■ **WHAT YOU WILL DO**:
What lies from the line containing "for name, shape" through the line containing "obj.matrix_world = world"? Print exactly those lines, with both ends, and no others.

::: DATA EXTRACT

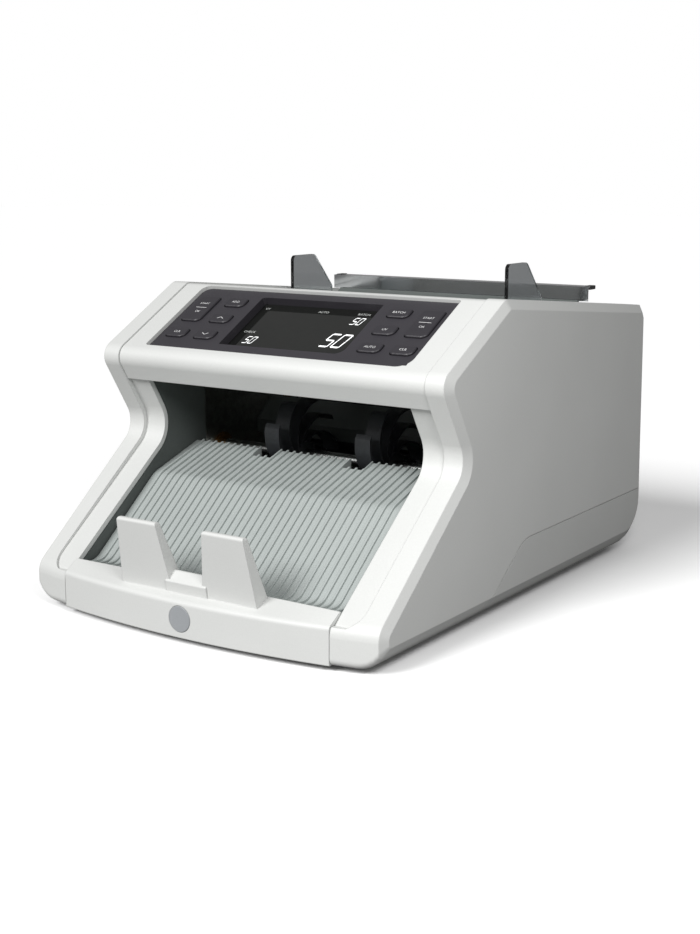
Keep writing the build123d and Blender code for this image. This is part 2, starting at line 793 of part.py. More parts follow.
def retard_rollers():
    """Two rubber retard rollers that hold the second note back."""
    shapes = [tube(retard_centre, retard_radius, 3, x - 5, x + 5) for x in (-feed_roller_x, feed_roller_x)]
    return Compound(children=shapes)


def transport_guide():
    """Bent plate that leads a note from the feed rollers to the vaned wheels."""
    start, end = on_slope(106, 1.5), on_slope(128, 1.5)
    start_low, end_low = on_slope(106, 3), on_slope(128, 3)
    points = [start, end, (end[0] - 0.2, end[1] - 9), (end[0] + 1.3, end[1] - 9), end_low, start_low]
    return prism(points, [0] * 6, -plate_inner, plate_inner)


def main_motor():
    """Direct-current motor on the left plate."""
    body = rod(motor_centre, motor_radius, -plate_inner, -plate_inner + 46)
    body = chamfer(body.edges().filter_by(GeomType.CIRCLE), 1.2)
    body += rod(motor_centre, 6, -plate_inner + 45, -plate_inner + 49)
    return body - rod(motor_centre, 2.5 + running, -plate_inner - 1, -plate_inner + 12)


def motor_pulley():
    """Pulley on the motor's spindle."""
    spindle = rod(motor_centre, 2.5, left_belt_x - 4, -plate_inner + 10)
    return pulley(motor_centre, motor_pulley_radius, left_belt_x, 2.5) + spindle


# ---------------------------------------------------------------- rear
cover_half, cover_low, cover_high = 90.0, 72.0, 148.0
knuckle_radius, pin_radius = 3.4, 1.5
cover_clear = 0.5
inlet_x, inlet_z = -62.0, 54.0
switch_x, switch_z = -22.0, 54.0
inlet_width, inlet_height = 28.0, 20.4
rocker_width, rocker_radius, rocker_sink = 12.0, 10.0, 8.0
rocker_tilt = 8.0         # the rocker rests tilted, at off


def rear_panel():
    """Fixed rear wall with the doorway, the power inlet and the switch."""
    half_inside = band_inner - seam / 2
    body = prism(outline(), outline_radii, -half_inside, half_inside)
    body -= prism(inset(outline(), [wall] * 8), inner_radii(wall), -half, half)
    body &= box(-half, half, depth - 40, depth + 5, skirt_height, rear_top_z - rear_chamfer - 0.8)
    side = cover_half + cover_clear
    low = cover_low - knuckle_radius - cover_clear
    body -= slab(rear_plane, -side, side, low, cover_high + cover_clear, -20, 5)
    for near, far in ((side, side + 6), (-side - 6, -side)):
        block = slab(rear_plane, near, far, cover_low - 4, cover_low + 5, -8, -wall)
        body += block + slab(rear_plane, near, far, cover_low - 4, cover_low + 5, -wall - 0.1, -wall + 0.5)
    body -= hinge_pins()
    body -= slab(rear_plane, -inlet_x - inlet_width / 2, -inlet_x + inlet_width / 2,
                 inlet_z - inlet_height / 2, inlet_z + inlet_height / 2, -9, 5)
    body -= slab(rear_plane, -switch_x - 7.6, -switch_x + 7.6, switch_z - 11, switch_z + 11, -9, 5)
    return body


def hinge_pins():
    """Two steel pins on which the rear cover turns."""
    pins = []
    for near, far in ((cover_half - 7, cover_half + 6), (-cover_half - 6, 7 - cover_half)):
        pin = slab(rear_plane, near, far, -pin_radius, pin_radius, -pin_radius, pin_radius)
        axis = rear_plane * Pos((near + far) / 2, cover_low, -knuckle_radius) * Rot(0, 90, 0)
        pins.append(axis * Cylinder(pin_radius, far - near))
    return Compound(children=pins)


def rear_cover():
    """Cleaning door, with a knuckle along its foot and vent slots."""
    door = slab(rear_plane, -cover_half, cover_half, cover_low, cover_high, -wall, 0)
    axis = rear_plane * Pos(0, cover_low, -knuckle_radius) * Rot(0, 90, 0)
    door += axis * Cylinder(knuckle_radius, 2 * cover_half)
    for sign in (-1, 1):
        end = rear_plane * Pos(sign * (cover_half - 3.4), cover_low, -knuckle_radius) * Rot(0, 90, 0)
        door -= end * Cylinder(pin_radius + running, 8)
    for i in range(9):
        y = cover_low + 22 + i * 5
        for x in (-38, 38):
            door -= slab(rear_plane, x - 26, x + 26, y - 1, y + 1, -10, 5)
    door -= slab(rear_plane, -12, 12, cover_high - 6, cover_high + 1, -1.4, 5)
    return door


def power_inlet():
    """Mains inlet: a flanged shroud with three pins, open to the rear."""
    x, z = -inlet_x, inlet_z
    shroud = slab(rear_plane, x - 13.8, x + 13.8, z - 10, z + 10, -20, 0.2)
    shroud += slab(rear_plane, x - 20, x + 20, z - 12.2, z + 12.2, 0.05, 2.2)
    shroud -= slab(rear_plane, x - 12.2, x + 12.2, z - 8.1, z + 8.1, -16, 5)
    for dx, dz in ((-7, 1.5), (0, -2.5), (7, 1.5)):
        shroud += slab(rear_plane, x + dx - 1, x + dx + 1, z + dz - 2, z + dz + 2, -17, -5)
    return shroud


def switch_frame():
    """Frame and body of the power switch."""
    x, z = -switch_x, switch_z
    frame = slab(rear_plane, x - 7.4, x + 7.4, z - 10.8, z + 10.8, -22, 0.2)
    frame += slab(rear_plane, x - 9, x + 9, z - 12.4, z + 12.4, 0.05, 1.6)
    pocket = rocker_radius + 0.4
    frame -= slab(rear_plane, x - 6.3, x + 6.3, z - pocket, z + pocket, -19, 5)
    return frame


def power_rocker():
    """Rocker of the power switch, dished on its face."""
    body = Rot(0, 90, 0) * Cylinder(rocker_radius, rocker_width)
    body &= box(-9, 9, -20, 20, -6, 20)
    body -= Pos(0, 0, rocker_sink + 14) * Rot(0, 90, 0) * Cylinder(13.0, 30)
    return rear_plane * Pos(-switch_x, switch_z, -rocker_sink) * Rot(rocker_tilt, 0, 0) * body


# ---------------------------------------------------------------- the whole machine
def turning_shaft(centre, left, right, radius=shaft_radius):
    """A plain ground shaft along X."""
    return chamfer(rod(centre, radius, left, right).edges(), 0.4)


nodes = {
    "base_pan": base_pan(),
    "left_side_cover": left_side_cover,
    "right_side_cover": right_side_cover,
    "front_plate": front_plate(),
    "badge_disc": badge_disc(),
    "console_housing": console_housing(),
    "control_panel": control_panel(),
    "display_window": display_window(),
    "display_module": display_module(),
    "keypad_board": keypad_board(),
    "stacker_tray": stacker_tray(),
    "inner_cheeks": Compound(children=[inner_cheek(), mirrored(inner_cheek())]),
    "hopper_surround": hopper_surround(),
    "feed_plate": feed_plate(),
    "backrest_rail": backrest_rail(),
    "right_note_guide": note_guide(),
    "left_note_guide": mirrored(note_guide()),
    "gap_knob": gap_knob(),
    "right_mechanism_plate": mechanism_plate(),
    "left_mechanism_plate": left_mechanism_plate(),
    "shaft_bushes": shaft_bushes(),
    "pickup_shaft": turning_shaft(pickup_centre, -plate_outer - 2, pickup_belt_x + 5),
    "pickup_rollers": rollers(pickup_centre, pickup_radius, (-pickup_x, pickup_x), 14, 3),
    "pickup_pulley": pulley(pickup_centre, pickup_pulley_radius, pickup_belt_x, shaft_radius),
    "feed_shaft": turning_shaft(feed_centre, left_belt_x - 5, stacker_belt_x + 4),
    "feed_rollers": rollers(feed_centre, feed_radius, (-feed_roller_x, feed_roller_x), 16, 3),
    "feed_pulleys": Compound(children=[
        pulley(feed_centre, feed_drive_radius, left_belt_x, shaft_radius),
        pulley(feed_centre, pickup_pulley_radius, pickup_belt_x, shaft_radius),
        pulley(feed_centre, stacker_drive_radius, stacker_belt_x, shaft_radius),
    ]),
    "stacker_shaft": turning_shaft(stacker_centre, -plate_outer - 2, stacker_belt_x + 4),
    "left_stacker_wheel": stacker_wheel(-stacker_x),
    "right_stacker_wheel": stacker_wheel(stacker_x),
    "stacker_pulley": pulley(stacker_centre, stacker_pulley_radius, stacker_belt_x, shaft_radius),
    "retard_bracket": retard_bracket(),
    "retard_shaft": turning_shaft(retard_centre, -41, 41, 3.0),
    "retard_rollers": retard_rollers(),
    "transport_guide": transport_guide(),
    "main_motor": main_motor(),
    "motor_pulley": motor_pulley(),
    "drive_belt": belt(motor_centre, motor_pulley_radius, feed_centre, feed_drive_radius, left_belt_x),
    "pickup_belt": belt(pickup_centre, pickup_pulley_radius, feed_centre, pickup_pulley_radius,
                        pickup_belt_x),
    "stacker_belt": belt(stacker_centre, stacker_pulley_radius, feed_centre, stacker_drive_radius,
                         stacker_belt_x),
    "main_board": main_board(),
    "power_supply": power_supply(),
    "board_screws": board_screws(),
    "rear_panel": rear_panel(),
    "rear_cover": rear_cover(),
    "hinge_pins": hinge_pins(),
    "power_inlet": power_inlet(),
    "switch_frame": switch_frame(),
    "power_rocker": power_rocker(),
    "rubber_feet": feet(),
}
for name, x, y, length in button_places():
    nodes[name] = button(x, y, length)

# the origin is on the surface the feet stand on, below the middle of the machine's box
boxes = [shape.bounding_box() for shape in nodes.values()]
middle_x = (min(b.min.X for b in boxes) + max(b.max.X for b in boxes)) / 2
middle_y = (min(b.min.Y for b in boxes) + max(b.max.Y for b in boxes)) / 2
to_origin = Pos(-middle_x, -middle_y, foot_height)

os.makedirs("parts", exist_ok=True)
for name, shape in nodes.items():
    export_step(to_origin * shape, f"parts/{name}.step")
print("pieces", len(nodes), "shift", -middle_x, -middle_y, foot_height)
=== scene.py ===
from math import radians

import bpy
from mathutils import Matrix, Vector


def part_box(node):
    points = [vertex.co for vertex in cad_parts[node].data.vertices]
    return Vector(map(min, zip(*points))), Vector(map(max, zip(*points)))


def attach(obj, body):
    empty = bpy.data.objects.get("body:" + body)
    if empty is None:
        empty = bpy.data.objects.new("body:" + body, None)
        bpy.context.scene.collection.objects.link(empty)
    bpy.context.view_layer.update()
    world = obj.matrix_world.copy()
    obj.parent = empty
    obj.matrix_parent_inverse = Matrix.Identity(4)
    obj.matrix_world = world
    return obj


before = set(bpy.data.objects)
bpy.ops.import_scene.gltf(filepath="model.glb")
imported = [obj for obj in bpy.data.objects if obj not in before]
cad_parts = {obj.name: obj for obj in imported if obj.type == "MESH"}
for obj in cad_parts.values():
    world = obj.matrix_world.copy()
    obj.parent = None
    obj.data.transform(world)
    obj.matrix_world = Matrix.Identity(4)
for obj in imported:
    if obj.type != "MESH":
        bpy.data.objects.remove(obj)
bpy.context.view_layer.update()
bpy.ops.object.select_all(action="DESELECT")

# ------------------------------------------------------------------ base and feet
# The base is one injection-moulded ABS tray whose skirts wrap up the sides and the back.
# It stands on four moulded rubber feet, and the tool's spark-eroded grain is on its outside.


def linear(hex_colour):
    """An sRGB hex colour as linear RGBA."""
    parts = [int(hex_colour[i:i + 2], 16) / 255 for i in (1, 3, 5)]
    return [p / 12.92 if p <= 0.04045 else ((p + 0.055) / 1.055) ** 2.4 for p in parts] + [1.0]


def add(tree, kind, settings=None, links=None):
    """One node of a material, with its settings and then its links."""
    node = tree.nodes.new(kind)
    for name, value in (settings or {}).items():
        if isinstance(name, int) or name in node.inputs:
            node.inputs[name].default_value = value
        else:
            setattr(node, name, value)
    for name, source in (links or {}).items():
        tree.links.new(source, node.inputs[name])
    return node


def finish(name, colour, shade, grain, depth, gloss, patch=60.0, run=(1, 1, 1), edge=0.0, **shader):
    """A worked surface: two close tones in patches, a grain and a roughness that varies.
    grain, depth, patch and edge are millimetres; run stretches the grain along an axis."""
    material = bpy.data.materials.new(name)
    material.use_nodes = True
    tree = material.node_tree
    tree.nodes.clear()
    place = add(tree, "ShaderNodeTexCoord").outputs["Object"]
    drawn = add(tree, "ShaderNodeMapping", {"Scale": run}, {"Vector": place}).outputs["Vector"]
    fine = add(tree, "ShaderNodeTexNoise", {"Scale": 1000 / grain, "Detail": 3.0, "Roughness": 0.6},
               {"Vector": drawn}).outputs["Fac"]
    broad = add(tree, "ShaderNodeTexNoise", {"Scale": 1000 / patch, "Detail": 2.0},
                {"Vector": place}).outputs["Fac"]
    both = add(tree, "ShaderNodeMath", {"operation": "ADD"}, {0: fine, 1: broad}).outputs[0]
    tone = add(tree, "ShaderNodeMapRange", {"From Min": 0.7, "From Max": 1.3}, {"Value": both}).outputs[0]
    mixed = add(tree, "ShaderNodeMix", {"data_type": "RGBA", 6: linear(colour), 7: linear(shade)},
                {0: tone}).outputs[2]
    matte = add(tree, "ShaderNodeMapRange",
                {"From Min": 0.3, "From Max": 0.7, "To Min": gloss[0], "To Max": gloss[1]},
                {"Value": broad}).outputs[0]
    links = {"Height": fine}
    if edge:
        links["Normal"] = add(tree, "ShaderNodeBevel", {"samples": 4, "Radius": edge / 1000}).outputs[0]
    bump = add(tree, "ShaderNodeBump", {"Strength": 1.0, "Distance": depth / 1000}, links).outputs[0]
    surface = add(tree, "ShaderNodeBsdfPrincipled", shader,
                  {"Base Color": mixed, "Roughness": matte, "Normal": bump}).outputs[0]
    add(tree, "ShaderNodeOutputMaterial", links={"Surface": surface})
    return material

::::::

■ **RESPONSE FOR THIS EXERCISE**:
for name, shape in nodes.items():
    export_step(to_origin * shape, f"parts/{name}.step")
print("pieces", len(nodes), "shift", -middle_x, -middle_y, foot_height)
=== scene.py ===
from math import radians

import bpy
from mathutils import Matrix, Vector


def part_box(node):
    points = [vertex.co for vertex in cad_parts[node].data.vertices]
    return Vector(map(min, zip(*points))), Vector(map(max, zip(*points)))


def attach(obj, body):
    empty = bpy.data.objects.get("body:" + body)
    if empty is None:
        empty = bpy.data.objects.new("body:" + body, None)
        bpy.context.scene.collection.objects.link(empty)
    bpy.context.view_layer.update()
    world = obj.matrix_world.copy()
    obj.parent = empty
    obj.matrix_parent_inverse = Matrix.Identity(4)
    obj.matrix_world = world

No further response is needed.